Our verdict: Incorrect
André Coetzee, Maimane’s chief of staff, told Africa Check that “anti-drug units were disbanded in 2004, and drug-related crime has more than doubled between 2004 and 2013”.
He said this was based on the 2013 Crime Statistics released by the South African Police Service.
According to the South African Police Service, reported drug-related crime has tripled since 2004. The latest crime statistics show that there were 84,001 cases in 2004/05 and 260,732 cases in 2013/14.
The drug-related crime ratio increased 2.7 times over the same period from 180.3 cases per 100,000 people in 2004/05 to 492.1 cases per 100,000 people in 2013/14. Ratios allow for crime levels to be accurately compared between different years in which population sizes vary.
But an increase in the reported number of drug-related crimes does not automatically mean that these crimes are on the rise.

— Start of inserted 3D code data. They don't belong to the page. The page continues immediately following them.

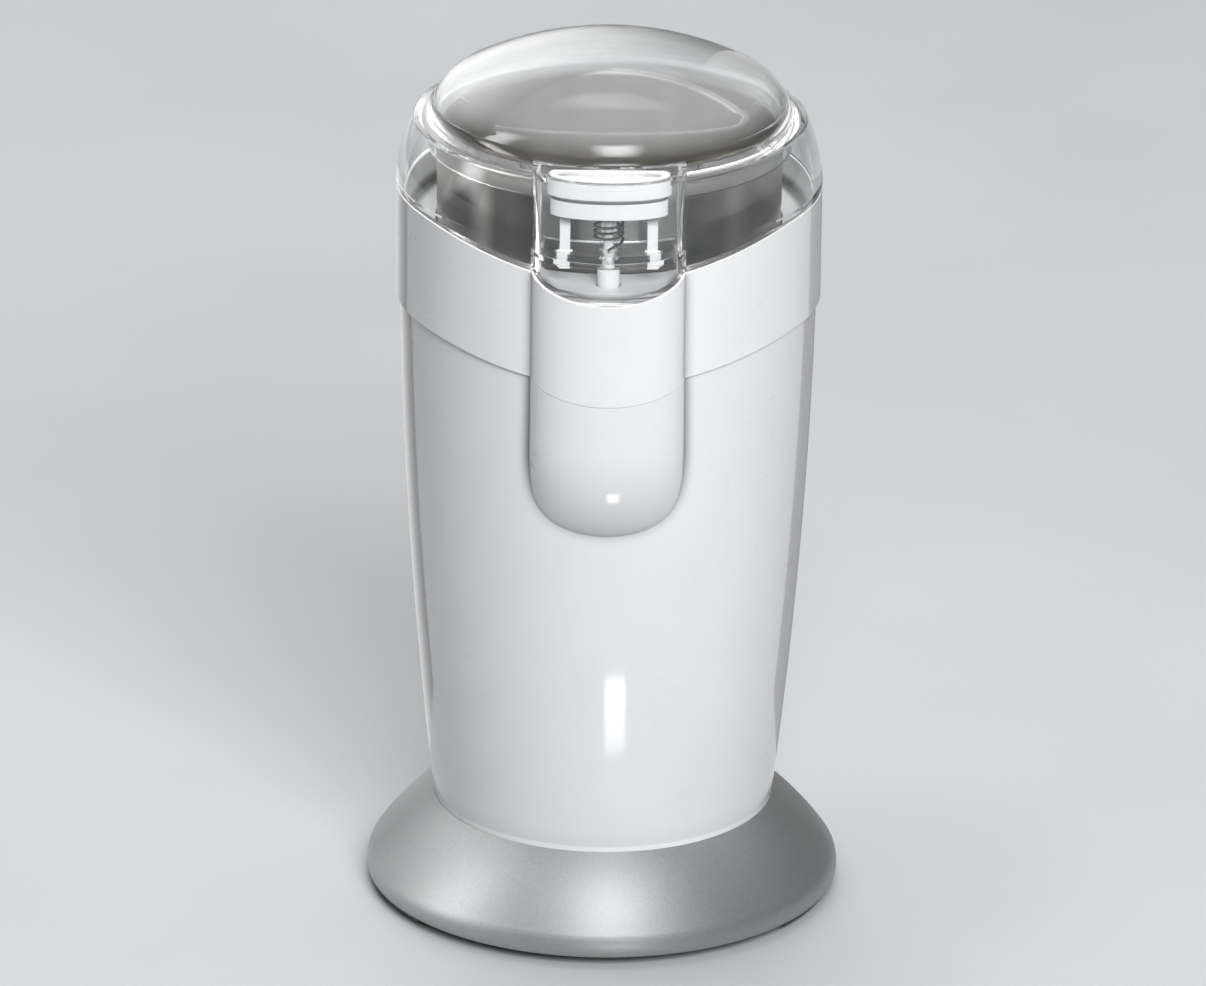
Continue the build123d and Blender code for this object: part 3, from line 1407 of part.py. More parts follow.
with BuildPart() as button_guide:
    add(tower(tower_inner_half_width - well_fit, tower_inner_depth - well_fit,
              tower_back_radius + tower_wall + well_fit, guide_floor_low_z, well_floor_z))
    add(disc(boss_radius, guide_floor_low_z - boss_drop, guide_floor_low_z, 0, plunger_y))
    add(disc(stem_pin_radius + boss_clearance, guide_floor_low_z - boss_drop, well_floor_z, 0, plunger_y),
        mode=Mode.SUBTRACT)
    with BuildSketch(Plane.XY.offset(well_floor_z)):
        with Locations((-leg_x, leg_y), (leg_x, leg_y)):
            Rectangle(leg_width + 2 * slot_clearance, leg_thickness + 2 * slot_clearance)
    extrude(amount=-well_floor_thickness, mode=Mode.SUBTRACT)
button_guide.part.label = "button_guide"
export_step(button_guide.part, "parts/button_guide.step")

# Button

with BuildPart() as button_cap:
    add(cap_plan(0, cap_low_z, cap_height))
    fillet(button_cap.edges().group_by(Axis.Z)[-1], radius=cap_edge)
    for margin, level in ((dish_margin + dish_slope, cap_top_z - dish_depth), (dish_margin, cap_top_z)):
        with BuildSketch(Plane.XY.offset(level)):
            with Locations((0, cap_y + (cap_back_depth - cap_depth) / 2)):
                Ellipse(cap_half_width - margin, (cap_depth + cap_back_depth) / 2 - margin)
    loft(mode=Mode.SUBTRACT)
button_cap.part.label = "button_cap"
export_step(button_cap.part, "parts/button_cap.step")

with BuildPart() as button_carrier:
    add(cap_plan(-neck_inset, ring_top_z, neck_height))
    add(cap_plan(-ring_inset, ring_low_z, ring_height))
    add(disc(spring_cup_radius, ring_low_z, ring_low_z + ring_height / 2, 0, plunger_y))
    with BuildSketch(Plane.XY.offset(ring_low_z)):
        with Locations((0, plunger_y)):
            Rectangle(stem_width, stem_thickness)
    extrude(amount=stem_shoulder_z - ring_low_z)
    add(disc(stem_pin_radius, stem_low_z, ring_low_z, 0, plunger_y))
    for facing in (-1, 1):
        with BuildSketch(Plane.XZ.offset(-leg_y + leg_thickness / 2)):
            with BuildLine():
                inner = facing * (leg_x - leg_width / 2)
                outer = facing * (leg_x + leg_width / 2)
                nose = facing * (leg_x + leg_width / 2 + hook_reach)
                Polyline((inner, ring_low_z), (outer, ring_low_z), (outer, hook_top_z), (nose, hook_top_z),
                         (nose, hook_top_z - hook_height / 2), (outer, hook_top_z - hook_height),
                         (inner, hook_top_z - hook_height), (inner, ring_low_z))
            make_face()
        extrude(amount=-leg_thickness)
button_carrier.part.label = "button_carrier"
export_step(button_carrier.part, "parts/button_carrier.step")

with BuildPart() as button_spring:
    add(coil((0, plunger_y), well_floor_z, ring_low_z, spring_radius, spring_wire, spring_turns))
button_spring.part.label = "button_spring"
export_step(button_spring.part, "parts/button_spring.step")
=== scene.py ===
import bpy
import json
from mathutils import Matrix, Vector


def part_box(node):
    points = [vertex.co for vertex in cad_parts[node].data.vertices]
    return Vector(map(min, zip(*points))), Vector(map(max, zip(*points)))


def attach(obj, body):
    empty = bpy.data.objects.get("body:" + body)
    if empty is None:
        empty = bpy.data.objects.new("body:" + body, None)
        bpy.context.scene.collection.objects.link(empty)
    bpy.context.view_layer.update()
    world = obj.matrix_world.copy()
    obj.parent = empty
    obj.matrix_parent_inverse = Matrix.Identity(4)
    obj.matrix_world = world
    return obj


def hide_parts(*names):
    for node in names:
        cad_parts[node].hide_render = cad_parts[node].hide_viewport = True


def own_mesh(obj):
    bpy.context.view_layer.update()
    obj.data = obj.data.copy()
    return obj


bl_info = {
    "name": "Coffee Grinder",
    "version": (1, 0, 0),
    "blender": (4, 5, 0),
    "location": "View3D > Sidebar > Grinder",
    "description": "Dresses a clear-lidded coffee grinder and sets a small studio around it",
    "category": "Object",
}

import json
from math import atan2, cos, degrees, pi, radians, sin, sqrt

import bpy
from bpy.props import FloatProperty, FloatVectorProperty, IntProperty, PointerProperty
from bpy.types import Operator, Panel, PropertyGroup
from mathutils import Matrix, Vector

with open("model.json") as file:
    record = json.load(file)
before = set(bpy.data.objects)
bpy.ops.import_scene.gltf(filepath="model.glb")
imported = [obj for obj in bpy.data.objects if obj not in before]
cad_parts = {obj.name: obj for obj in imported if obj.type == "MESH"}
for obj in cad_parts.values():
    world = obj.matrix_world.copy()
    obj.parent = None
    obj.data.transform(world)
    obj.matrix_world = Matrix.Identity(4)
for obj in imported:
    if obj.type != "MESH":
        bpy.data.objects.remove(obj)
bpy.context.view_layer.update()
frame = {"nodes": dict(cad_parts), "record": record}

MM = 0.001

# Sockets of a Mix node that mixes two colours
MIX_SHARE, MIX_FIRST, MIX_SECOND, MIX_RESULT = 0, 6, 7, 2


# Settings

class GrinderColours(PropertyGroup):
    """Colours of the visible finishes"""
    body: FloatVectorProperty(
        name="Body", description="Moulded body and the finger under the button column",
        subtype="COLOR", size=3, min=0, max=1, default=(0.84, 0.843, 0.855))
    collar: FloatVectorProperty(
        name="Collar", description="Gloss collar, button and plunger",
        subtype="COLOR", size=3, min=0, max=1, default=(0.765, 0.767, 0.775))
    silver: FloatVectorProperty(
        name="Silver paint", description="Metallic paint of the flared foot",
        subtype="COLOR", size=3, min=0, max=1, default=(0.37, 0.375, 0.38))
    clear: FloatVectorProperty(
        name="Clear plastic", description="Tint of the lid and of the floor under the button",
        subtype="COLOR", size=3, min=0, max=1, default=(0.97, 0.98, 0.98))
    bowl: FloatVectorProperty(
        name="Bowl steel", description="Drawn steel of the grinding bowl",
        subtype="COLOR", size=3, min=0, max=1, default=(0.5, 0.485, 0.46))
    # The outside of the bowl is the same steel as the inside; this darker colour is painted shade.
    bowl_outside: FloatVectorProperty(
        name="Bowl outside", description="Steel of the outside of the bowl, darkened as painted shade",
        subtype="COLOR", size=3, min=0, max=1, default=(0.18, 0.176, 0.17))
    floor: FloatVectorProperty(
        name="Floor", description="Plain floor of the stage",
        subtype="COLOR", size=3, min=0, max=1, default=(0.5, 0.51, 0.52))


class GrinderSprings(PropertyGroup):
    """Wire and turns of the three kinds of spring"""
    wire: FloatProperty(
        name="Wire", description="Thickness of the wire of the button and plunger springs",
        unit="LENGTH", min=0.0002, max=0.001, default=0.6 * MM)
    radius: FloatProperty(
        name="Coil radius", description="Mean radius of the button and plunger springs",
        unit="LENGTH", min=0.001, max=0.005, default=3.0 * MM)
    brush_wire: FloatProperty(
        name="Brush spring wire", description="Thickness of the wire behind the brushes",
        unit="LENGTH", min=0.0002, max=0.001, default=0.4 * MM)
    brush_radius: FloatProperty(
        name="Brush coil radius", description="Mean radius of the springs behind the brushes",
        unit="LENGTH", min=0.001, max=0.005, default=1.7 * MM)
    button_turns: IntProperty(
        name="Button spring turns", description="Turns of the spring under the button",
        min=2, max=8, default=3)
    plunger_turns: IntProperty(
        name="Plunger spring turns", description="Turns of the spring under the plunger",
        min=2, max=8, default=4)
    brush_turns: IntProperty(
        name="Brush spring turns", description="Turns of each spring behind a brush",
        min=3, max=10, default=6)


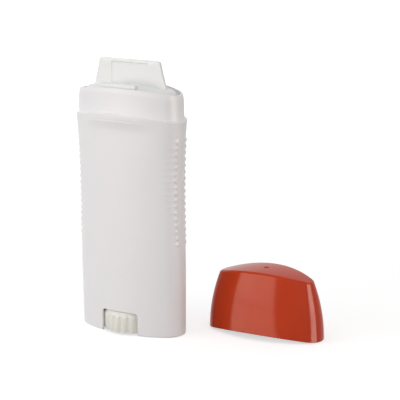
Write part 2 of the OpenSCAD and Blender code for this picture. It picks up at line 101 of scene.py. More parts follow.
# Camera, as fitted to the photograph, and the white paper below the object
CAMERA_PLACE, CAMERA_HEADING = (407.4, -603.5, 239.0), (-0.520, 0.854, 0)
CAMERA_PITCH, CAMERA_ROLL, CAMERA_LENS, CAMERA_SENSOR = 13.34, -0.36, 133.2, 36
PAPER_R, PAPER_PLACE = 4000.0, (30, 0, -0.05)
GLOW_NEAR_R, GLOW_FAR_R, GLOW_NEAR, GLOW_FAR = 150.0, 900.0, 0.6, 1.0
WORLD_FILL = 0.54

# Sizes of the patterns in the moulded plastic, how far light spreads in it, and its IOR
FLOW_SIZE, GRAIN_SIZE, WAVE_SIZE, BLEED_SIZE, PLASTIC_IOR = 15.0, 0.35, 7.0, 0.8, 1.49


# Camera, floor and light

def make_camera():
    """Stands where the photograph was taken from: 13 degrees down, from the front and the right."""
    bpy.ops.object.camera_add(location=Vector(CAMERA_PLACE) * MM)
    camera = bpy.context.object
    pitch, heading = math.radians(CAMERA_PITCH), Vector(CAMERA_HEADING).normalized()
    gaze = heading * math.cos(pitch) - Vector((0, 0, math.sin(pitch)))
    camera.rotation_euler = gaze.to_track_quat("-Z", "Y").to_euler()
    camera.rotation_euler.rotate_axis("Z", math.radians(CAMERA_ROLL))
    camera.data.sensor_width, camera.data.lens = CAMERA_SENSOR, CAMERA_LENS
    bpy.context.scene.camera = camera


def linear(hex_colour):
    """An sRGB hex colour as linear RGBA."""
    parts = [int(hex_colour[i:i + 2], 16) / 255 for i in (1, 3, 5)]
    return [p / 12.92 if p <= 0.04045 else ((p + 0.055) / 1.055) ** 2.4 for p in parts] + [1]


def add(tree, kind, inputs=None, **settings):
    """Adds a node with its settings. inputs gives each socket a value or another node's output."""
    made = tree.nodes.new(kind)
    for name, value in settings.items():
        setattr(made, name, value)
    for socket, value in (inputs or {}).items():
        if isinstance(value, bpy.types.NodeSocket):
            tree.links.new(value, made.inputs[socket])
        else:
            made.inputs[socket].default_value = value
    return made


def seen_directly(tree):
    """1 for camera, mirror and see-through rays, which show white surroundings, 0 for others."""
    path = add(tree, "ShaderNodeLightPath").outputs
    first = add(tree, "ShaderNodeMath", {0: path["Is Camera Ray"], 1: path["Is Glossy Ray"]},
                operation="MAXIMUM")
    return add(tree, "ShaderNodeMath", {0: first.outputs[0], 1: path["Is Transmission Ray"]},
               operation="MAXIMUM").outputs[0]


def make_world(fill):
    """White surroundings that light the object at the strength fill."""
    world = bpy.data.worlds.new("white_surroundings")
    bpy.context.scene.world = world
    world.use_nodes = True
    tree = world.node_tree
    tree.nodes.clear()
    strength = add(tree, "ShaderNodeMapRange",
                   {"Value": seen_directly(tree), "To Min": fill, "To Max": 1})
    light = add(tree, "ShaderNodeBackground", {"Color": linear("#FFFFFF"),
                                               "Strength": strength.outputs[0]})
    add(tree, "ShaderNodeOutputWorld", {"Surface": light.outputs[0]})


def make_lamp(name, place, target, width, height, power, colour="#FFFFFF", diffuse=True,
              glossy=True):
    """A soft box at a place, turned to a target. It may only light, or only be reflected."""
    bpy.ops.object.light_add(type="AREA", location=Vector(place) * MM)
    lamp = bpy.context.object
    lamp.name = name
    aim = Vector(target) - Vector(place)
    lamp.rotation_euler = aim.to_track_quat("-Z", "Y").to_euler()
    lamp.data.shape, lamp.data.size, lamp.data.size_y = "RECTANGLE", width * MM, height * MM
    lamp.data.energy, lamp.data.color = power, linear(colour)[:3]
    lamp.visible_diffuse, lamp.visible_glossy = diffuse, glossy


def make_floor():
    """White paper below the object. It takes the object's soft shadow and is white far off."""
    bpy.ops.mesh.primitive_circle_add(vertices=96, radius=PAPER_R * MM, fill_type="NGON",
                                      location=Vector(PAPER_PLACE) * MM)
    floor = bpy.context.object
    floor.name = "paper_floor"
    material = bpy.data.materials.new("White studio paper")
    material.use_nodes = True
    tree = material.node_tree
    tree.nodes.clear()
    place = add(tree, "ShaderNodeTexCoord").outputs["Object"]
    distance = add(tree, "ShaderNodeVectorMath", {0: place}, operation="LENGTH")
    level = add(tree, "ShaderNodeMapRange",
                {"Value": distance.outputs["Value"], "From Min": GLOW_NEAR_R * MM,
                 "From Max": GLOW_FAR_R * MM, "To Min": GLOW_NEAR, "To Max": GLOW_FAR},
                interpolation_type="SMOOTHSTEP")
    glow = add(tree, "ShaderNodeMath", {0: seen_directly(tree), 1: level.outputs[0]},
               operation="MULTIPLY")
    paper = add(tree, "ShaderNodeBsdfDiffuse", {"Color": linear("#C4C4C4")})
    light = add(tree, "ShaderNodeEmission",
                {"Color": linear("#FFFFFF"), "Strength": glow.outputs[0]})
    both = add(tree, "ShaderNodeAddShader", {0: paper.outputs[0], 1: light.outputs[0]})
    # Mirror rays from the glossy cap meet a polished table, which mirrors the white surroundings
    table = add(tree, "ShaderNodeBsdfAnisotropic", {"Color": linear("#FFFFFF"), "Roughness": 0.1})
    mirrored = add(tree, "ShaderNodeLightPath").outputs["Is Glossy Ray"]
    either = add(tree, "ShaderNodeMixShader",
                 {0: mirrored, 1: both.outputs[0], 2: table.outputs[0]})
    add(tree, "ShaderNodeOutputMaterial", {"Surface": either.outputs[0]})
    floor.data.materials.append(material)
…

A factsheet prepared by the Institute for Security Studies for Africa Check noted that “[c]rimes such as the illegal possession of firearms and ammunition, drug-related crime and driving under the influence of alcohol or drugs are detected during police action such as roadblocks and search and seizure operations. This means that these crimes will increase if there is an increase in police activity.”